To answer that question, we need to first define what "Safe" actually is.

There are many definitions and standards for something to be safe, based on a country's regulations, cultural beliefs and personal preferences.

There are many substances and activities that are poisonous and directly damage our bodies, with no actual benefit, and still millions of people either consider them safe, or still engage with them with the acceptance of risks. Things such as: Alcohol, sugar, fast food, smoking, solar beds, sun exposure for too long, and etc. 

Now that we understand, safety is subjective, we at Beautibeam, define something safe, as something that does not impose any extra risk than other day-to-day activates that 90% of the population engage with on a regular basis.

So in this case, because Beautibeam uses an Ultra-violet/ Blue light LED, we'd compare the safety to natural exposure to the sun, on a regular sunny day.

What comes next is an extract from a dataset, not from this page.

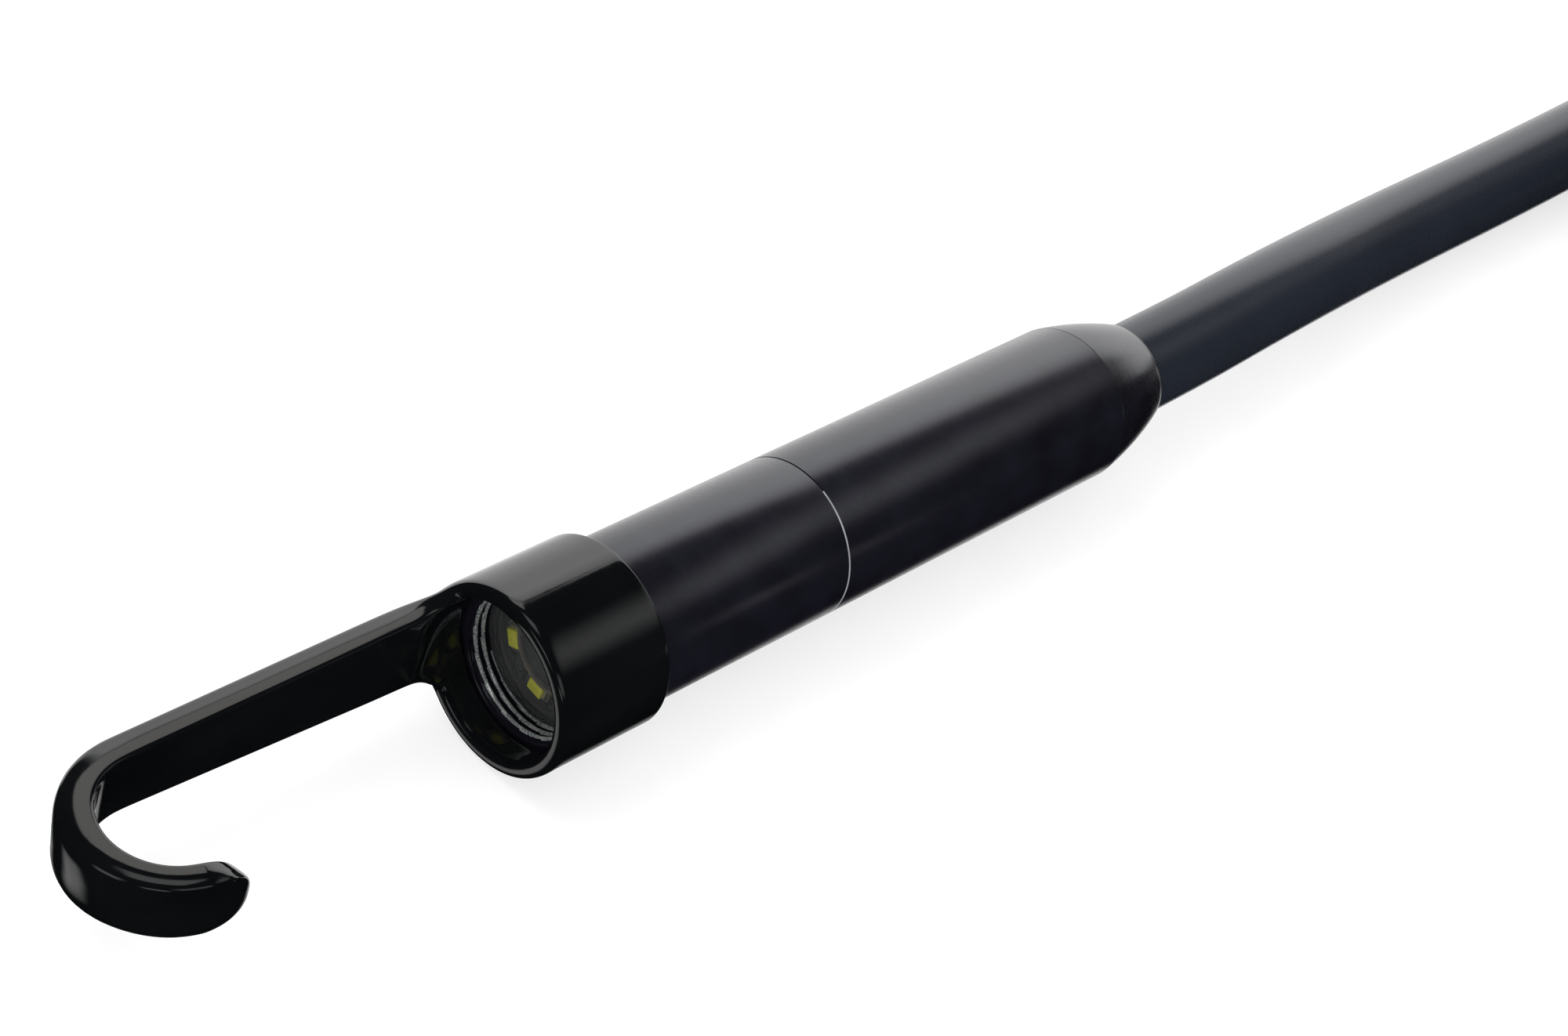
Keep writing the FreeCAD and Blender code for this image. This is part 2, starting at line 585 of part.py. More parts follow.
def cord_tube(label, points):
    """Round tube along a cord path, checked against its section times its length."""
    path = cord_path(points)
    heading = FreeCAD.Vector(*points[1]) - FreeCAD.Vector(*points[0])
    ring = Part.Wire(Part.Circle(FreeCAD.Vector(*points[0]), heading, sheet.cable_radius).toShape())
    feature = doc.addObject("Part::Feature", label)
    feature.Shape = path.makePipeShell([ring], True, False)
    expected = math.pi * sheet.cable_radius ** 2 * path.Length
    print("%s length %.1f mm, volume %.1f, section times length %.1f"
          % (label, path.Length, feature.Shape.Volume, expected))
    finish(feature, label)


def upright_ring(name, inner, outer, low, high):
    """A flat ring about a vertical axis at the coil's centre."""
    rings = []
    for suffix, radius in (("outside", outer), ("hole", inner)):
        thing = doc.addObject("Part::Cylinder", "%s_%s" % (name, suffix))
        thing.Placement = FreeCAD.Placement(FreeCAD.Vector(sheet.coil_x, COIL_Y, 0), FreeCAD.Rotation())
        rings.append(bind(thing, Radius=radius, Height="%s - (%s)" % (high, low), Placement__Base__z=low))
    return cut(name, rings[0], rings[1])


def coil_and_tie():
    """The coil's outer shape, two layers of turns, and the strap that holds it."""
    half_width = "(dims.coil_turns / 2 * dims.cable_radius + dims.cable_radius)"
    inner = "dims.coil_radius - " + half_width
    outer = "dims.coil_radius + " + half_width
    low = "dims.floor_z + dims.tie_thickness"
    high = low + " + 4 * dims.cable_radius"
    finish(upright_ring("cable_coil", inner, outer, low, high), "cable_coil")
    around = upright_ring("tie_outside", inner + " - dims.tie_thickness", outer + " + dims.tie_thickness",
                          "dims.floor_z", high + " + dims.tie_thickness")
    inside = upright_ring("tie_inside", inner, outer, low, high)
    strip = block("tie_strip", "dims.coil_x", "2 * dims.coil_radius", "dims.tie_width",
                  "4 * dims.coil_radius", str(COIL_Y))
    finish(common("coil_tie", cut("tie_band", around, inside), strip), "coil_tie")


# ---- plug ----

def back_from(distance):
    """World x of a place at a distance along the plug, which points in the -X direction."""
    return "dims.plug_tail_x - (%s)" % distance


def plug_rod(name, start, end, radius):
    return rod(name, back_from(end), "(%s) - (%s)" % (end, start), radius, str(PLUG_Y), str(PLUG_Z))


def plug_tube(name, start, end, outer, inner):
    return cut(name, plug_rod(name + "_outside", start, end, outer),
               plug_rod(name + "_bore", start, end, inner))


def plug_boot():
    """Tapered strain relief with a flange that the clamp holds."""
    taper = cone("boot_taper", back_from("dims.boot_length"), "dims.boot_length", "dims.boot_radius",
                 "dims.boot_tip_radius", str(PLUG_Y), str(PLUG_Z))
    flange_end = "dims.boot_length + dims.boot_flange_length"
    flange = plug_rod("boot_flange", "dims.boot_length", flange_end, "dims.boot_flange_radius")
    bore = plug_rod("boot_bore", "0", flange_end, "dims.cable_radius + dims.slip")
    finish(cut("plug_boot", join("boot_outside", [taper, flange]), bore), "plug_boot")


def plug_clamp():
    """Rear nut that pulls the boot's flange against the shell."""
    end = "dims.clamp_start + dims.clamp_length"
    outside = plug_rod("clamp_outside", "dims.clamp_start", end, "dims.clamp_radius")
    mouth = plug_rod("clamp_mouth_bore", "dims.clamp_start", "dims.boot_length", "dims.clamp_mouth")
    thread = plug_rod("clamp_thread_bore", "dims.boot_length", end, "dims.clamp_bore")
    finish(cut("plug_clamp", outside, join("clamp_hollow", [mouth, thread])), "plug_clamp")


def plug_body():
    """Metal shell: threaded tail, collar, plain sleeve for the nut, seal seat and spigot."""
    outside = join("shell_outside", [
        plug_rod("shell_tail", "dims.shell_start", "dims.shell_collar", "dims.shell_tail_radius"),
        plug_rod("shell_ridge", "dims.shell_collar", "dims.shell_sleeve", "dims.shell_collar_radius"),
        plug_rod("shell_barrel", "dims.shell_sleeve", "dims.shell_end", "dims.shell_sleeve_radius"),
        plug_rod("shell_seat", "dims.shell_end", "dims.seal_seat_end", "dims.seal_seat_radius"),
        plug_rod("shell_spigot", "dims.shell_end", "dims.spigot_end", "dims.plug_spigot_radius"),
    ])
    bore = plug_rod("shell_hollow", "dims.shell_start", "dims.spigot_end", "dims.shell_bore")
    finish(cut("plug_body", outside, bore), "plug_body")


def coupling_nut():
    """Turning nut: a lip runs on the shell's sleeve, the wider front bore carries the thread."""
    outside = plug_rod("nut_outside", "dims.nut_start", "dims.nut_end", "dims.nut_radius")
    lip = plug_rod("nut_lip_bore", "dims.nut_start", "dims.nut_lip_end", "dims.nut_bore")
    thread = plug_rod("nut_front_bore", "dims.nut_lip_end", "dims.nut_end", "dims.nut_thread_radius")
    finish(cut("coupling_nut", outside, join("nut_hollow", [lip, thread])), "coupling_nut")


def plug_inside():
    """Clip that keeps the nut on, insulating insert, contact pins and the face seal."""
    finish(plug_tube("nut_clip", "dims.clip_start", "dims.clip_start + dims.clip_length",
                     "dims.clip_radius", "dims.shell_sleeve_radius"), "nut_clip")
    holes = pin_set("insert_hole", "dims.insert_start", "dims.insert_end")
    insert = plug_rod("insert_blank", "dims.insert_start", "dims.insert_end", "dims.shell_bore")
    finish(cut("plug_insert", insert, join("insert_holes", holes)), "plug_insert")
    finish(group("pin_group", pin_set("pin", "dims.pin_start", "dims.pin_end")), "plug_pins")
    finish(torus("plug_seal", back_from("dims.shell_end + dims.face_seal_wire"),
                 "dims.seal_seat_radius + dims.face_seal_wire", "dims.face_seal_wire",
                 str(PLUG_Y), str(PLUG_Z)), "plug_seal")


def pin_set(name, start, end):
    pins = []
    for step in range(int(sheet.pin_count)):
        angle = "(360 / dims.pin_count * (%d + 0.5))" % step
        pins.append(rod("%s_%d" % (name, step), back_from(end), "(%s) - (%s)" % (end, start),
                        "dims.pin_radius", "%s + dims.pin_circle * cos(%s)" % (PLUG_Y, angle),
                        "%s + dims.pin_circle * sin(%s)" % (PLUG_Z, angle)))
    return pins


def check_and_export():
    """Stop on any failed feature or bad shape, then write one file for each sub-part."""
    doc.recompute()
    for thing in doc.Objects:
        if "Invalid" in thing.State or "Error" in thing.State:
            raise RuntimeError("%s failed: %s" % (thing.Label, thing.State))
    for thing in subparts:
        if thing.Shape.isNull() or not thing.Shape.isValid():
            raise RuntimeError("%s has no valid shape" % thing.Label)
    os.makedirs("parts", exist_ok=True)
    for thing in subparts:
        thing.Shape.exportStep(os.path.join("parts", thing.Label + ".step"))
        print("%-18s %d solids, %.2f mm3" % (thing.Label, len(thing.Shape.Solids), thing.Shape.Volume))


front_barrel()
rear_barrel()
tail_cap()
barrel_seals()
window_parts()
light_ring()
lens_barrel()
lenses()
camera_block()
stack_holders()
electronics()
hook_attachment()
grip_ring()
cord_tube("cable_run", RUN_ROUTE)
coil_and_tie()
cord_tube("cable_lead", LEAD_ROUTE)
plug_boot()
plug_clamp()
plug_body()
coupling_nut()
plug_inside()
check_and_export()
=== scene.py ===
"""Looks of the inspection camera head: meshes, materials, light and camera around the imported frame."""
import math

import bmesh
import bpy
from mathutils import Matrix, Vector


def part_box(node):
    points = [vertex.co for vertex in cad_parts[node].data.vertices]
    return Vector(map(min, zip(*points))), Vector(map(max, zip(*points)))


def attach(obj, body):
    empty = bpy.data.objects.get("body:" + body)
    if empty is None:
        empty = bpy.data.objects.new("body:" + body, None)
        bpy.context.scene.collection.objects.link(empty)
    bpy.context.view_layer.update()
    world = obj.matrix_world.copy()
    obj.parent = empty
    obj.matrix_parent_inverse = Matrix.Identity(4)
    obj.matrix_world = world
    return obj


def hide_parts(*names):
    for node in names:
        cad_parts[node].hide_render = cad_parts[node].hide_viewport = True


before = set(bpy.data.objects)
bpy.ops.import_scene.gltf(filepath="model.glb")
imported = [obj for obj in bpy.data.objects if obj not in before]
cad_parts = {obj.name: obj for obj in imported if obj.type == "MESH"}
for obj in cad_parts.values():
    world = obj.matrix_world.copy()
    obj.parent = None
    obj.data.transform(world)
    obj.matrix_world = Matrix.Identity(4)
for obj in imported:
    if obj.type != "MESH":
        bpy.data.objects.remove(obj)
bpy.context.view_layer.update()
scene = bpy.context.scene
MM = 0.001
TURN = 2 * math.pi


def mm(*values):
    """A point given in millimetres, in metres."""
    return Vector(value * MM for value in values)


def node_box(node):
    """Lowest and highest corner of a CAD node, in millimetres."""
    return tuple(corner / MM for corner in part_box(node))


def ease(value):
    """A smooth step from 0 to 1 as value goes from 0 to 1."""
    part = min(max(value, 0.0), 1.0)
    return part * part * (3 - 2 * part)


def round_trip(steps, first=0.0):
    """Equally spaced angles of a full turn, the first one given."""
    return [first + TURN * step / steps for step in range(steps)]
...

The light, as a form of energy or matter (scientists haven't decided on which one is the right answer), has a spectrum of wave lengths. The lights with the wavelength of 400 nano meter up to 700 nano meter, we call the visible light. One range below the visible light is called ultra violet, and one range above visible light is called inferred. The shorter the wavelengths of a light radiation is, the more powerful it will be. Now what is the ultra violet light, also known as UV?

Ultra violet lights, range from 100nm up to 400nm which a quite wide range, it will break down to 3 categories: UVA (315-400 nm) UVB (280-315 nm) UVC (100-280 nm). When we talk about UV, it's crucial to be specific about which type of UV we're talking about. UVC is the strongest form UV which naturally is blocked by the earth atmosphere and doesn't reach us, UVB is weaker than UVC and it's associated with sun burn and skin cancer, and UVA is the weakest form UV, and it's associated with skin pigmentation.

What Beautibeam uses is a specific wave length of UVA, which is 395 nm, which is the weakest form of UV light, and it's almost blue light. For the reference, solar beds usually use a 365 nm wavelength, with typical 200W lamps. Which people usually need to use for 8-20 minutes straight for 3-5 sessions to be able to see visible results. What Beautibeam uses is 5 watt LED with 395nm wavelength, for only 2-3 seconds, then with an average gap of 3 seconds, for a maximum number of 240 seconds. Tho that the total exposure might be around 240 seconds, but because the gaps in between, it dramatically reduces the impact of the light on the skin.

To put things into perspective Lumina pro's impact during a full set lash appointment is 400 times less than a 10 minute tanning session, and 40 times less than a 10 minute direct exposure to sun. The FDA has approved the use of 395nm UV light for germicidal purposes. It also says that using UV lights below 400nm (the visible spectrum) does not pose a risk to humans. 

Health experts advise 10 minutes of daily low angle sunlight exposure for many health benefits, one of them being the aide in production of vitamin D.